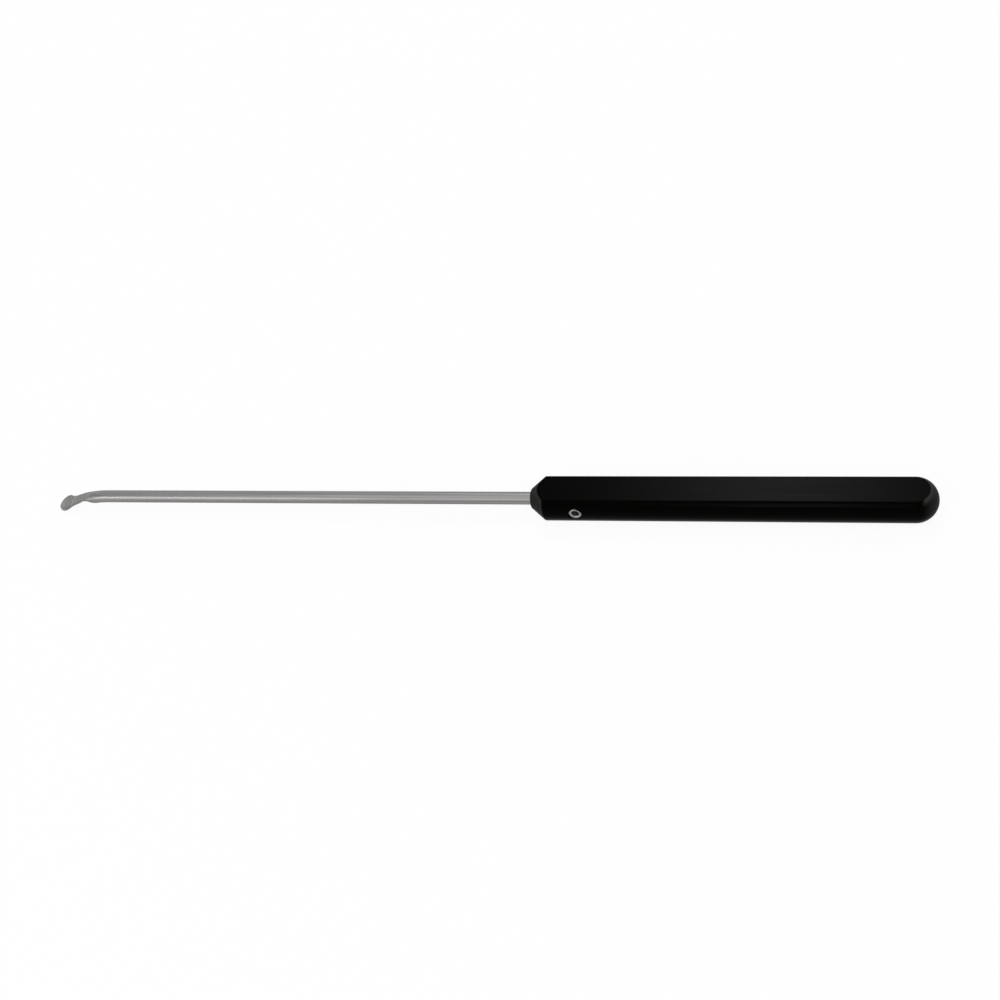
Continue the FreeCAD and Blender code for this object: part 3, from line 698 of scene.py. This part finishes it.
def turning_rings():
    """Ripple of a lathe tool: rings round the X axis through the given centre."""
    group, given, result = shader_group(
        "TurningRings",
        [("Position", "NodeSocketVector", None), ("Rings per Metre", "NodeSocketFloat", 8000.0),
         ("Unevenness", "NodeSocketFloat", 0.4)],
        [("Value", "NodeSocketFloat")])
    node, link = group.nodes.new, group.links.new
    split = node("ShaderNodeSeparateXYZ")
    link(given.outputs["Position"], split.inputs[0])
    flatten = node("ShaderNodeCombineXYZ")
    link(split.outputs["Y"], flatten.inputs["Y"])
    link(split.outputs["Z"], flatten.inputs["Z"])
    distance = node("ShaderNodeVectorMath")
    distance.operation = "LENGTH"
    link(flatten.outputs[0], distance.inputs[0])
    away = node("ShaderNodeMath")
    away.operation = "SUBTRACT"
    link(distance.outputs["Value"], away.inputs[0])
    link(split.outputs["X"], away.inputs[1])
    count = node("ShaderNodeMath")
    count.operation = "MULTIPLY"
    link(away.outputs[0], count.inputs[0])
    link(given.outputs["Rings per Metre"], count.inputs[1])
    noise = node("ShaderNodeTexNoise")
    noise.noise_dimensions = "1D"
    noise.inputs["Scale"].default_value = 1.0
    noise.inputs["Detail"].default_value = 2.0
    link(given.outputs["Unevenness"], noise.inputs["Distortion"])
    link(count.outputs[0], noise.inputs["W"])
    link(noise.outputs["Fac"], result.inputs["Value"])
    return group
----
GOAL – All of the data needs to be printed once more, exactly.

THE REPLY –
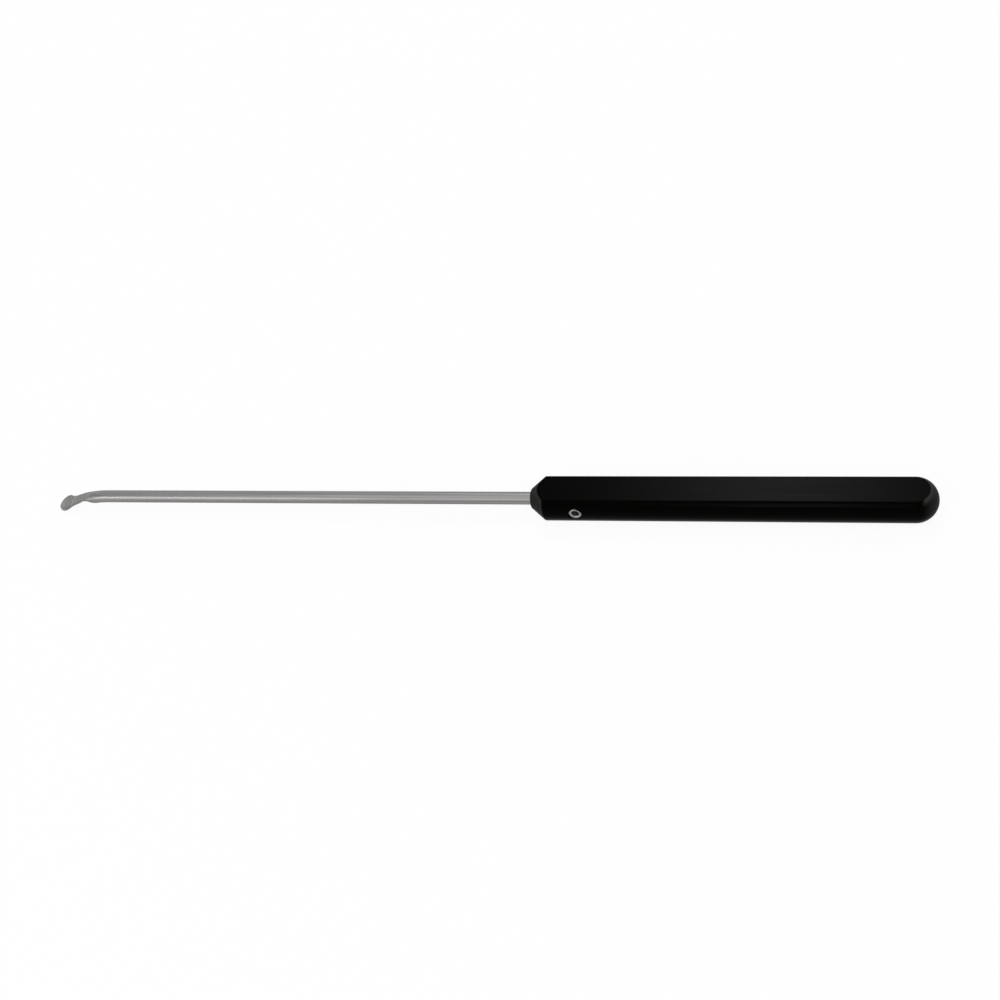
Continue the FreeCAD and Blender code for this object: part 3, from line 698 of scene.py. This part finishes it.
def turning_rings():
    """Ripple of a lathe tool: rings round the X axis through the given centre."""
    group, given, result = shader_group(
        "TurningRings",
        [("Position", "NodeSocketVector", None), ("Rings per Metre", "NodeSocketFloat", 8000.0),
         ("Unevenness", "NodeSocketFloat", 0.4)],
        [("Value", "NodeSocketFloat")])
    node, link = group.nodes.new, group.links.new
    split = node("ShaderNodeSeparateXYZ")
    link(given.outputs["Position"], split.inputs[0])
    flatten = node("ShaderNodeCombineXYZ")
    link(split.outputs["Y"], flatten.inputs["Y"])
    link(split.outputs["Z"], flatten.inputs["Z"])
    distance = node("ShaderNodeVectorMath")
    distance.operation = "LENGTH"
    link(flatten.outputs[0], distance.inputs[0])
    away = node("ShaderNodeMath")
    away.operation = "SUBTRACT"
    link(distance.outputs["Value"], away.inputs[0])
    link(split.outputs["X"], away.inputs[1])
    count = node("ShaderNodeMath")
    count.operation = "MULTIPLY"
    link(away.outputs[0], count.inputs[0])
    link(given.outputs["Rings per Metre"], count.inputs[1])
    noise = node("ShaderNodeTexNoise")
    noise.noise_dimensions = "1D"
    noise.inputs["Scale"].default_value = 1.0
    noise.inputs["Detail"].default_value = 2.0
    link(given.outputs["Unevenness"], noise.inputs["Distortion"])
    link(count.outputs[0], noise.inputs["W"])
    link(noise.outputs["Fac"], result.inputs["Value"])
    return group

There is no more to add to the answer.